Habituellement, la réplique qu’on nous sert à propos des rues barrées, c’est qu’il s’agit d’une manière de nous réapproprier ce qui nous appartenait jadis. Comme si la rue nous avait déjà appartenu… Le phénomène des fermetures remonte en gros aux premiers Festivals de jazz, il y a plus ou moins 30 ans.
Ensuite, ce fut au tour de Juste pour rire. À peu près en même temps, on a commencé à faire des ventes- trottoirs. Une fois par année sur Saint-Hubert et sur Saint-Laurent. Ensuite, on est passé à deux. Puis, on a décidé, et pourquoi pas, d’en tenir aussi sur Mont-Royal. Sans compter la rue Sainte-Catherine, qui est quant à elle fermée chaque été dans le Village depuis quelques années pour accueillir des terrasses à broue. À travers tout ça, il y a le Tour de l’Île, les activités de la Formule Un, la parade de la Fierté gaie, la Carifête, et j’en passe.
Ce qui était jadis exceptionnel – seuls le petit saint Jean-Baptiste et son ami le père Noël pouvaient faire fermer une rue à Montréal – est maintenant devenu monnaie courante. Et malheur à celui qui dira que le phénomène le dérange. C’est toujours la même histoire. «Eille, pour une fois…» Ben là, «pour une fois» est devenu «plein de fois». Est-ce que ça me dérange? Je vous l’ai dit en début de chronique que c’était un vote secret, ça fait que je vais garder ça pour moi.

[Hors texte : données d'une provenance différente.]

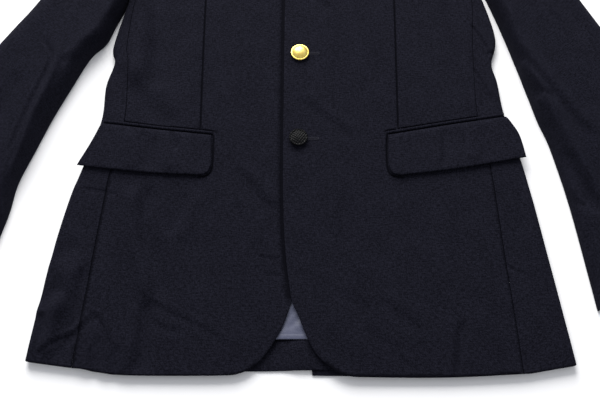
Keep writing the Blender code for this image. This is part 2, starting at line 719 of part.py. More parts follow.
def lapel(side):
    """Lapel: turns over the front along the roll line and lies on it."""
    sign = SIDES[side]
    edge = curve(LAPEL_EDGE, SECTION_STEP)
    outer, inner = [], []
    start = np.array(LAPEL_START)
    for index, free in enumerate(edge):
        share = index / (len(edge) - 1)
        roll = start + (np.array(GORGE) - start) * share
        width = float(np.linalg.norm(free - roll))
        across = (free - roll) / width
        levels = dict(zip(("bottom", "top"), front_wall(side, sign * roll[0], roll[1])))
        upper = [(reach, levels[level] + above) for (reach, level, above), _ in LAPEL_ROLL]
        lower = [(reach, levels[level] + above) for _, (reach, level, above) in LAPEL_ROLL]
        for share_across in (0.25, 0.5, 0.75, 1.0):
            reach = width * share_across
            x, y = roll + across * reach
            level = front_wall(side, sign * x, y)[1]
            upper.append((reach, level + LAYER_GAP + LAPEL_CLOTH))
            lower.append((reach, level + LAYER_GAP))
        for grid, ring in ((outer, upper), (inner, lower)):
            grid.append([(sign * (roll[0] + across[0] * d), roll[1] + across[1] * d, z) for d, z in ring])
    return wall(f"lapel_{side}", "navy_wool", outer, inner)


def collar_row(foot_x, foot_y, fold_x, fold_y, edge_x, edge_y, turn):
    """Middle points across the collar: up the stand, round the fold and down the fall."""
    turn = min(max(turn, -1.0), 1.0)
    foot, fold, edge = (np.array(point) for point in ((foot_x, foot_y), (fold_x, fold_y), (edge_x, edge_y)))
    outward = (edge - fold) / np.linalg.norm(edge - fold)
    tip = (fold - foot) / np.linalg.norm(fold - foot)

    def stand_level(x, y):
        if turn > 0:
            above = front_top("left", x, y) - FRONT_CLOTH / 2
            return COLLAR_SIDE_HEIGHT + (above - COLLAR_SIDE_HEIGHT) * turn
        beneath = COLLAR_FLOOR + FOLD_GAP
        return COLLAR_SIDE_HEIGHT + (beneath - COLLAR_SIDE_HEIGHT) * -turn

    def fall_level(x, y):
        if turn > 0:
            above = front_top("left", x, y) + LAYER_GAP + COLLAR_CLOTH / 2
            return COLLAR_SIDE_HEIGHT + (above - COLLAR_SIDE_HEIGHT) * turn
        return COLLAR_SIDE_HEIGHT + (COLLAR_FLOOR - COLLAR_SIDE_HEIGHT) * -turn

    beside = fold + outward * FOLD_GAP * math.sqrt(1 - turn * turn)
    low, high = stand_level(*fold), fall_level(*fold)
    crest = (fold + beside) / 2 + tip * FOLD_GAP / 2
    row = [(*foot, stand_level(*foot)), (*((foot + fold) / 2), stand_level(*fold))]
    row += [(*fold, low), (*crest, (low + high) / 2), (*beside, high)]
    for share in (0.33, 0.67, 1.0):
        point = beside + (edge - beside) * share
        row.append((*point, fall_level(*point)))
    return row


def collar():
    """Collar: folded over on the fronts, round the shoulder seams and beneath the back of the neck."""
    half = curve(COLLAR_SECTIONS, SECTION_STEP)
    rows = [collar_row(*section) for section in half]
    rows += [[(-x, y, z) for x, y, z in row] for row in reversed(rows[:-1])]
    return ribbon("collar", "navy_wool", rows, COLLAR_CLOTH)


def sleeve_sections(side):
    """Sleeve sections with their armhole bend: inner point, outer point, height, ridge, bend."""
    sections, travelled, before = [], 0.0, None
    for row in curve(SLEEVE_SECTIONS[side], SECTION_STEP):
        inner, outer = row[0:2], row[2:4]
        if inner[1] < ARMPIT_Y:
            inner[0] = max(inner[0], fold_distance(side, inner[1]) + SLEEVE_CLEARANCE)
        middle = (inner + outer) / 2
        if before is not None:
            travelled += float(np.linalg.norm(middle - before))
        before = middle
        sections.append((inner, outer, row[4], row[5], 1 - ease(travelled / SLEEVE_HEAD_REACH)))
    return sections


def across_sleeve(section, reach):
    """Plan point of a section at a distance from its inner edge."""
    inner, outer, _, _, bend = section
    share = reach / float(np.linalg.norm(outer - inner))
    x, y = inner + (outer - inner) * share
    head_y = SLEEVE_HEAD[0][0] + (SLEEVE_HEAD[-1][0] - SLEEVE_HEAD[0][0]) * share
    head_x = float(np.interp(head_y, [row[0] for row in SLEEVE_HEAD], [row[1] for row in SLEEVE_HEAD]))
    straight_x = SLEEVE_HEAD[0][1] + (SLEEVE_HEAD[-1][1] - SLEEVE_HEAD[0][1]) * share
    return x + (head_x - straight_x) * bend, y


def sleeve_height(reach, width, height, ridge):
    """Height of the sleeve's top at a distance from its inner edge."""
    sides = quarter_round(reach / ridge) * quarter_round((width - reach) / SLEEVE_OUTER_ROUND)
    crest = RIDGE_HEIGHT * math.exp(-(((reach - ridge) / RIDGE_WIDTH) ** 2))
    sag = MID_SLEEVE_SAG * math.sin(math.pi * min(max((reach - ridge) / (width - ridge), 0.0), 1.0))
    return SLEEVE_RIM + (height - SLEEVE_RIM + crest - sag) * sides


def top_sleeve(side):
    """Upper sleeve: a hollow arch that stands on its two edges, open at the armhole and the cuff."""
    sign = SIDES[side]
    outer_grid, inner_grid = [], []
    for section in sleeve_sections(side):
        inner, outer, height, ridge, _ = section
        width = float(np.linalg.norm(outer - inner))
        flat = width - SLEEVE_OUTER_ROUND
        reaches = [0.0, SLEEVE_RIM, 0.4 * ridge, ridge]
        reaches += [ridge + (flat - ridge) * share for share in (0.35, 0.7, 1.0)]
        reaches += [width - 0.4 * SLEEVE_OUTER_ROUND, width - SLEEVE_RIM, width]
        upper, lower = [], []
        for reach in reaches:
            x, y = across_sleeve(section, reach)
            top = sleeve_height(reach, width, height, ridge)
            hollow = 0.0
            if SLEEVE_RIM < reach < width - SLEEVE_RIM:
                narrow = sleeve_height(reach - SLEEVE_RIM, width - 2 * SLEEVE_RIM, height, ridge - SLEEVE_RIM)
                hollow = narrow - SLEEVE_CLOTH
            upper.append((sign * x, y, top))
            lower.append((sign * x, y, hollow))
        outer_grid.append(upper)
        inner_grid.append(lower)
    return wall(f"top_sleeve_{side}", "navy_wool", outer_grid, inner_grid)


def under_sleeve(side):
    """Under sleeve: the strip on the floor between the edges of the upper sleeve."""
    sign = SIDES[side]
    upper, lower = [], []
    for section in sleeve_sections(side)[::2]:
        width = float(np.linalg.norm(section[1] - section[0]))
        span = width - 2 * UNDER_SLEEVE_INSET
        reaches = [UNDER_SLEEVE_INSET + span * share for share in (0.0, 0.15, 0.5, 0.85, 1.0)]
        row = [across_sleeve(section, reach) for reach in reaches]
        upper.append([(sign * x, y, UNDER_SLEEVE_CLOTH) for x, y in row])
        lower.append([(sign * x, y, 0.0) for x, y in row])
    return wall(f"under_sleeve_{side}", "navy_wool", upper, lower)


def buttons():
    for name, x, y, profile, slot in BUTTONS:
        turned(name, slot, x, y, front_top("left", x, y) + BUTTON_GAP, profile)


def build():
    for leftover in list(bpy.data.objects):
        bpy.data.objects.remove(leftover)
    for side in SIDES:
        back(side)
        side_panel(side)
        front(side)
        lapel(side)
        flap(side)
        welt(side)
        top_sleeve(side)
        under_sleeve(side)
    lining()
    collar()
    buttons()


build()
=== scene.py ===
"""Single-breasted wool blazer laid on its back, front up: its cloth, sewing, buttons and finish.

Lengths are millimetres until a mesh is made. In the tables x runs from the centre line, y runs up the
garment from the hem line, and z is the height above the floor. Right and left are the wearer's, so the
right side has negative x. The left front closes over the right one.
"""
import functools
import math
from collections import namedtuple

import bpy
import numpy as np
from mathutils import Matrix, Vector
from mathutils.geometry import delaunay_2d_cdt


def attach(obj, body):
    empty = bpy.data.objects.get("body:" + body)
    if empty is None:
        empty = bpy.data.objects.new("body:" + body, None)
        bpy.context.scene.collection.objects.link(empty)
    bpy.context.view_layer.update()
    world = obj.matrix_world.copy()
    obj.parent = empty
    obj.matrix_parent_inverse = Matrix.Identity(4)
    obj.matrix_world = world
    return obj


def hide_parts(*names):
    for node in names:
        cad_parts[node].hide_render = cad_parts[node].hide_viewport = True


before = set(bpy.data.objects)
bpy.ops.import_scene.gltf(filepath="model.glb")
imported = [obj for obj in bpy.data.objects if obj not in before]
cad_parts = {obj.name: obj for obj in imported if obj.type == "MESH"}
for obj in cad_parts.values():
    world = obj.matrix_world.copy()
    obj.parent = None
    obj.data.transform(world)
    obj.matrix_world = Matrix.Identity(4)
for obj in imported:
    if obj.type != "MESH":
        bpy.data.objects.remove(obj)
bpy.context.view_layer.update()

METRES = 0.001
SIDES = {"right": -1, "left": 1}
MIDDLE = np.array((-17.0, 387.3))    # middle of the garment's plan

# Cloth walls
FRONT_CLOTH = 2.2
BACK_CLOTH = 1.0
LINING_CLOTH = 1.0
SLEEVE_CLOTH = 2.2
UNDER_SLEEVE_CLOTH = 1.2
COLLAR_CLOTH = 2.0
LAPEL_CLOTH = 2.0
FLAP_CLOTH = 2.4
WELT_CLOTH = 1.2
SEAM_GAP = 0.3                       # between sewn edges
MOUTH_GAP = 1.1                      # between a pocket flap and its welt
UNDERARM_GAP = 1.2
LAYER_GAP = 0.6
EDGE_ROWS = (0.1, 0.3, 0.75)         # rows of points that round the edge of a cloth
INNER_RING = len(EDGE_ROWS) + 1      # points of a net that lie within those rows

# Heights of the layers. A pair of numbers says where a height begins to change and where it has changed.
BODY_HEIGHT = 9.0
HEM_DROP = 1.2                       # the fronts sink towards the hem
HEM_DROP_REACH = (0.0, 40.0)
SHOULDER_RISE = 5.0                  # shoulder pads under the fronts
PAD_ALONG = (500.0, 680.0)
PAD_ACROSS = (30.0, 140.0)
PAD_SHARE = 0.9                      # of that rise, filled by the front itself
SHOULDER_EDGE_TOP = 7.0
SHOULDER_EDGE_BOTTOM = 4.4
SHOULDER_ROUND = 13.0
UNDER_FRONT_DIP = 2.1                # the right front lies lower where the left one closes over it
UNDER_FRONT_REACH = (-80.0, -28.0)
OVER_FRONT_LIFT = 0.6
OVER_FRONT_REACH = (20.0, 110.0)
BREAK_LIFT = 2.6                     # where the lapel turns over
BREAK_REACH = (440.0, 485.0)
OVERLAP_END = (560.0, 640.0)         # above this both fronts lie level
TURN_UP = 34.2                       # upper edge of the back's turned-up hem
TURN_UP_EDGE = (TURN_UP - 0.4, TURN_UP + 0.4)
TURN_UP_ROWS = (TURN_UP - 0.5, TURN_UP, TURN_UP + 0.5)
TURN_UP_CLOTH = 0.8
TURN_UP_REACH = (TURN_UP + 8.0, TURN_UP + 33.0)
VENT_LIFT = 1.3                      # of the right back half over the left one
VENT_TOP = 232.0
VENT_END = (VENT_TOP, VENT_TOP + 50.0)
VENT_SHOULDER = 12.0
VENT_UNDERLAP_X = 35.0
VENT_SLOPE = (-24.0, -1.0)
NECK_LIFT = 2.4                      # the collar's fall lies beneath the back of the neck
NECK_LIFT_ALONG = (645.0, 713.0)
NECK_LIFT_ACROSS = (122.0, 182.0)
LINING_FOOT = TURN_UP + 0.75
LINING_FLOOR = 1.8
LINING_OVER_VENT = 1.6
LINING_RIGHT_SLOPE = (-85.0, -25.0)
LINING_LEFT_SLOPE = (45.0, 105.0)
LINING_END_SLOPE = (245.0, 305.0)
LINING_SIDE_INSET = 3.0
LINING_ARMHOLE_INSET = 16.0
LINING_SHOULDER_INSET = 14.0
LINING_NECK_INSET = 3.5
LINING_PLEAT = 0.16
LINING_PLEAT_Y = 39.4                # upper edge of the folded band at the lining's foot
LINING_PLEAT_EDGE = (LINING_PLEAT_Y - 0.5, LINING_PLEAT_Y + 0.4)
LINING_CREASES_BEGIN = (LINING_PLEAT_Y, LINING_PLEAT_Y + 8.0)
LINING_PLEAT_ROWS = LINING_PLEAT_Y + np.array((-0.7, -0.2, 0.3, 0.8))
LINING_PLEAT_REACH = 70.0            # the rows run this far on both sides of the centre line
LINING_CREASE_STEP = 2.5
LINING_CREASE_ROWS = np.arange(42.0, 104.0, LINING_CREASE_STEP)
LINING_CREASE_REACH = 60.0
THINNEST_LINING = 0.1
CREASE_END = 0.16                    # share of a crease over which each end dies out
FALL_STEEPNESS = 1.6                 # of a crease's fall, across its line
DEEPEST = 3.4                        # room for a crease above the layer below
MARGIN = 4.0                         # rows and hems stop this short of a corner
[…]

Sauf qu’il y a plein de monde qui passe son temps à sacrer devant des panneaux de déviation qui, habituellement, ne mènent nulle part. Si on a développé une expertise fantastique pour fermer une rue à Montréal, on a par contre oublié de repenser la science du trajet alternatif. «Eille, pour une fois…» C’est aussi ce qu’ils doivent se dire dans les bureaux de la Ville.
Pourrions-nous demander à nos fonctionnaires et aux forces policières montréalaises de remédier enfin à la situation? «Pour une fois», me semble que ça ne serait pas trop demander…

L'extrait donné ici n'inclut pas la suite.